A long stalemate is not a problem for the oil and gas operators because the Timor Sea hydrocarbon reserves mainly consist of natural gas, which will be liquefied and condensed in Darwin or at another town on the northern coast of Australia. And from the economical point of view, it is better to stockpile this natural gas and oil under the sea until the East Asian economies -- Japan, Korea, Taiwan, Hong Kong and China -- recover from their economic eclipse and can resume importing the Timor Sea's liquefied natural gas.

And a prolonged stalemate will enable the oil interests to benefit from the billions of dollars worth of oil and gas which has the potential to turn the entire island -- and not only East Timor -- into another Brunei.

While fighting against the immediate human rights violations in East Timor, the public in Australia, the U.S., Britain, the Netherlands, Norway, Japan and Indonesia need to be educated about the complicity of their oil companies in the East Timor tragedy. Basically, the Timor War is a proxy war carried out by the pro-status quo forces in Indonesia on behalf of the multinational oil giants.

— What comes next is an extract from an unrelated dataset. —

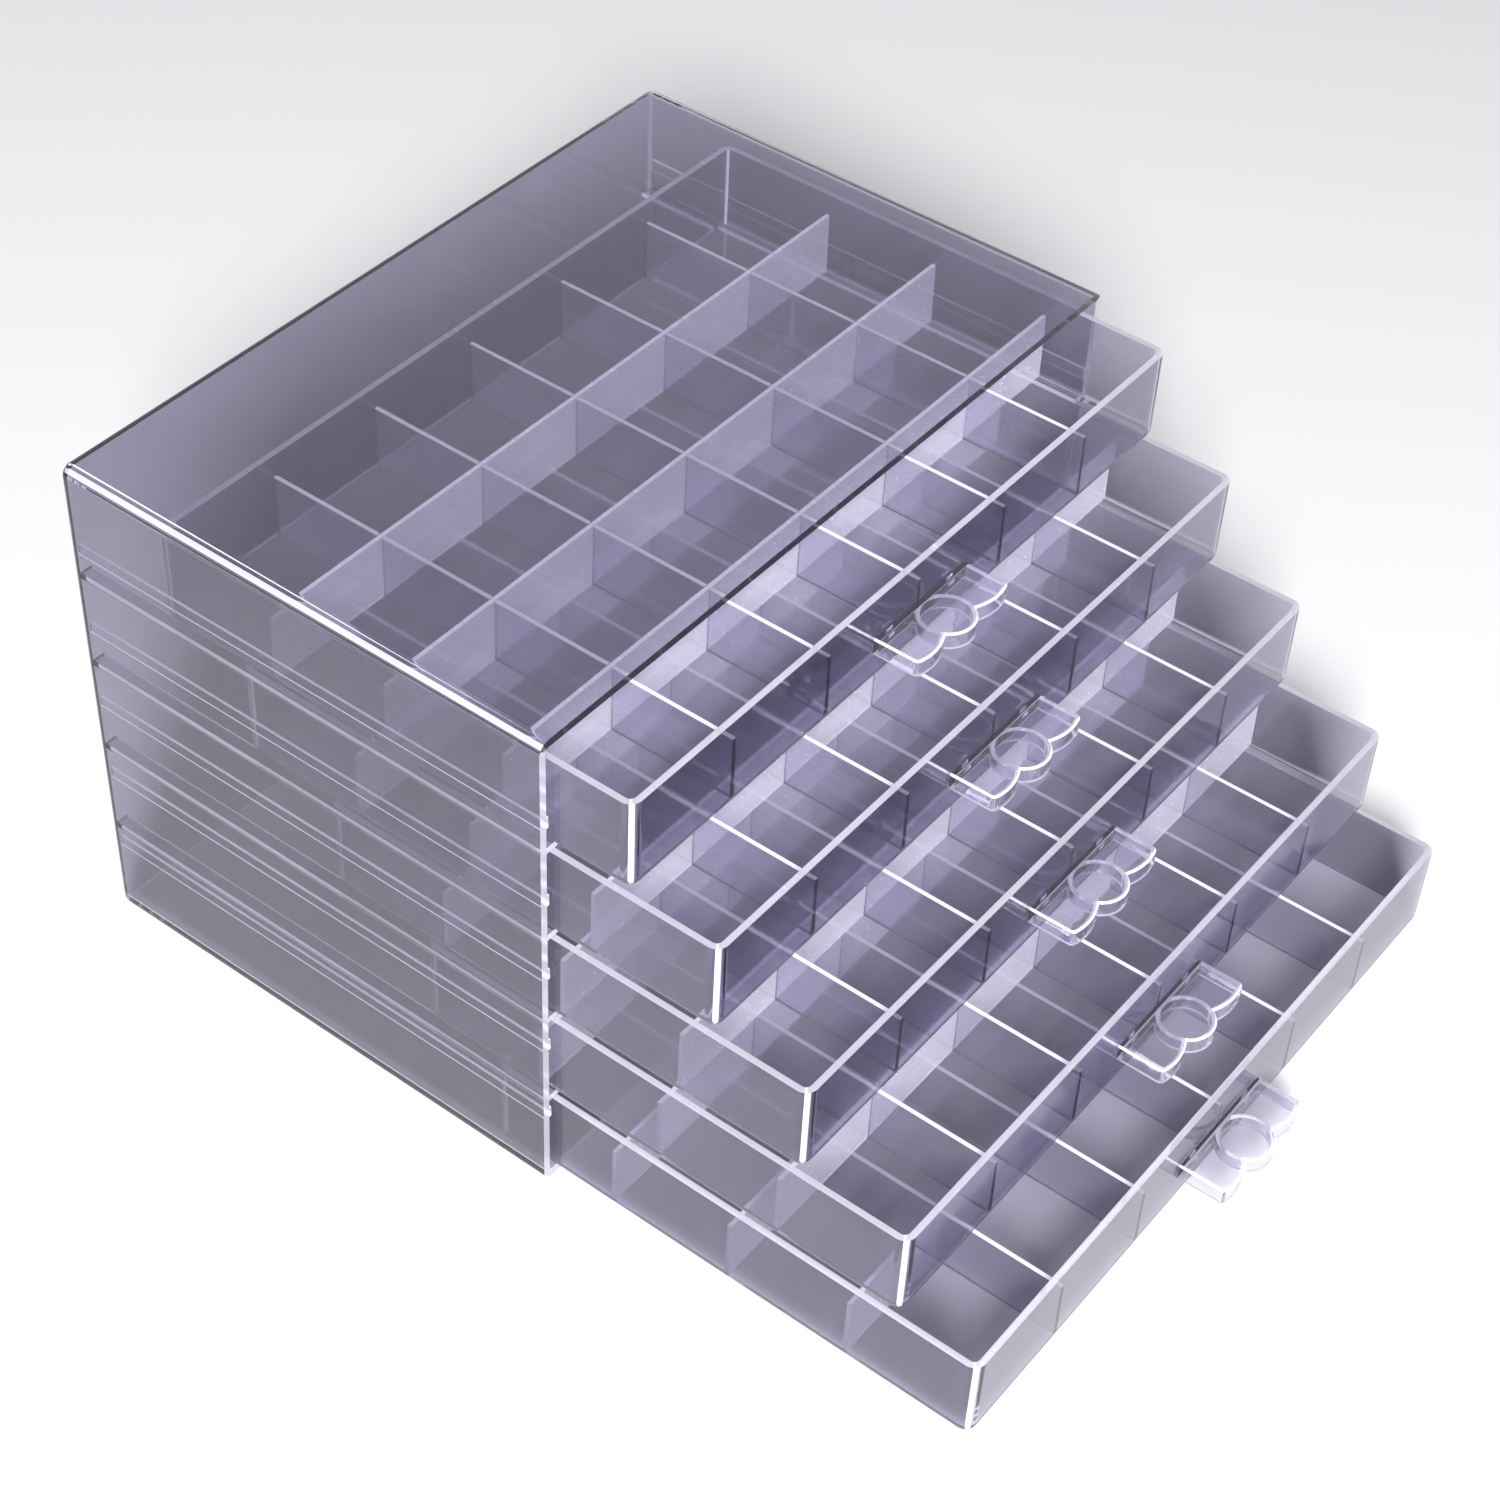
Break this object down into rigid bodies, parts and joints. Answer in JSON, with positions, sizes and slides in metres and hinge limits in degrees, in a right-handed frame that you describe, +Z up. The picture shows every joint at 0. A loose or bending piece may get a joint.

I sincerely hope that Megawati Soekarnoputri and her advisors also will see East Timor from this more global political economic perspective and will not embarrass her late father, Bung Karno, a champion fighter against "nekolim (new colonial and imperialist forces) by playing into the hands of the global oil interests.

The writer teaches Sociology of Postcolonial Liberation Movements at the University of Newcastle in Australia. His newest book, Is Oil Thicker than Blood? A Study of Oil Companies Interests and Western Complicity in Indonesia's Annexation of East Timor, was recently published by Nova Science in the United States. It is being translated into Indonesian and will be published by Solidamor in Indonesia.